Opinió

Una ola

Ayer se conmemoró, sin incidentes y en un clima festivo, como suele ser habitual, la Diada Nacional de Catalunya. Una vez más pudimos constatar que difícilmente podremos hablar de la Diada como de una jornada de celebración o de conmemoración unitaria; sólo debemos acercarnos para entenderlo a las causas que la motivan: la derrota de Catalunya en la lucha por sus fueros y libertades en 1714. Por tanto, el perfil independentista de la celebración de la Diada no debe extrañar a nadie pues se trata de una consecuencia lógica tanto por su génesis como por el momento social y político que empezó a gestarse en 2012, e incluso en 2011. Es lógico que así sea.

La Diada se está convirtiendo en una celebración confusa. Por un lado, está la movilización independentista, que es nítida, sin ambages, reivindicativa, festiva y masiva. Por otro lado, hay catalanes y catalanistas, mucho más discretos, que no quieren renunciar a celebrar la Diada, pero que no se sienten concernidos por la convocatoria de las manifestaciones y actos independentistas. A lo sumo, asisten a algunas de las convocatorias oficiales de pueblos y ciudades; cuelgan la senyera en el balcón (bandera, por cierto, que está desapareciendo como referente); se sitúan en una extraña tierra de nadie, desubicados, incómodos con la idea de la independencia, y a la vez muy alejados del nacionalismo español; sin recursos para encontrar un encaje que los primeros ya no aceptarán. En el otro lado está quien no quiere ni tiene nada que celebrar en el 11 de Setembre, como decía ayer Pablo Casado, el nuevo líder del Partido Popular.

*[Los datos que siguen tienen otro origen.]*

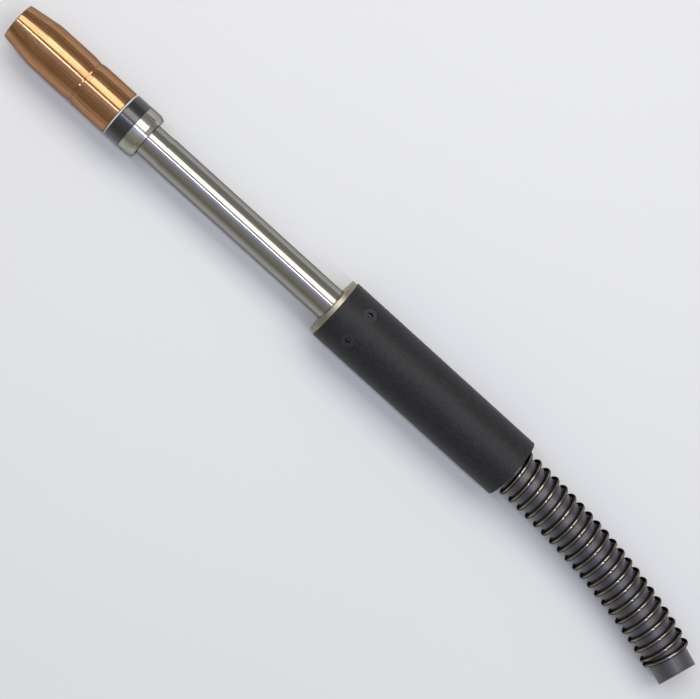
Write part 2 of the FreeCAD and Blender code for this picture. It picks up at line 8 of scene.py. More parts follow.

Es lógico que la atención mediática se centre en el primero de los grupos puesto que cada año debe realizar una exhibición, más que de fuerza, de determinación, que es en realidad lo que le da fuerza. Sorprende una vez más que uno de los puntos de debate sea el de las cifras. Es absurdo calibrar la salud del movimiento independentista catalán por la asistencia a sus concentraciones. La participación fue extraordinaria, sin discusión. ¿La conclusión?, pues que es evidente que hay una mitad que quiere soltar amarras, sin la que no puede haber un proyecto de España, pero no perdamos de vista que Joan Tardà tiene razón, porque hay otra mitad sin la que no puede existir un proyecto de Catalunya. Un sokatira complejo en el que tanto un equipo como otro esperan que miembros del contrario pasen a su lado de la cuerda o, al menos, dejen de tirar.